I don't believe in nuthin because it feels like we're already in hell tbh
I guess, in a sense, we can find a Christian meaning out of that view of life, comparing hell to the here-and-now. If we want to define hell and heaven, we must acknowledge that they're both perceptions of God's energy (which is one, as His will is), in that believers perceive the same energy that
all souls will see in the afterlife as goodness and wonder (thus, "heaven"), and disbelievers in their post-mortal state perceive the same energy in suffering and punishment, as their souls are hardened and shut to God's goodness, and so therefore they can only see that energy, put upon them by their soul entering the infinite eternity of God, as sorrowful pain, lacking God, the source of all goodness which they are without in their position by being without Him.
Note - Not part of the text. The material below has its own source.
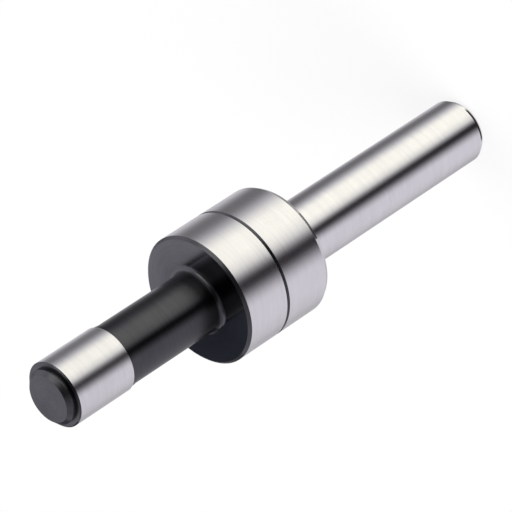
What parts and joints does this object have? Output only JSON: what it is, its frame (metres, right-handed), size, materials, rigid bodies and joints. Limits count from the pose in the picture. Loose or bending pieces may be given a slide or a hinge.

Similarly, by someone hardening their heart against God in this world, they are to comprehend the world as a "hell", as they are without a source of goodness. The only distinction is that hell is eternal and the mortal frame of our current existence isn't, so a soul can be softened and embraced by The Lord overtime, rather than be damned in its own time of mortal life from the get-go, yet either existence still lacks an absolute goodness with a lack of evil, for either instead have a lack of absolute good by our free will with its choice to reject the will of God that then results in evil. Basically, since our current universe is fallen because of our inherent actions upon which we have sinned, no matter how meager we believe the sins to be, in that they still taint the world with any form of evil, which is a state-of-being that lacks God, who is goodness, the world can therefore be comparable to hell, in a way, in that both hell and our current universe lack that presence of eternal goodness because we have been granted free will to decide allegiance to the kingdom of God or, in rejecting Him, the kingdom of destruction, which rules over the planet for the time-being because of the presence of evil through a lack of absolute goodness until God's return, which will establish goodness with the perfection of God gracing every inch of the Earth's land. So, yes, we aren't living in hell, but we are living in an evil world by our imperfect humanity.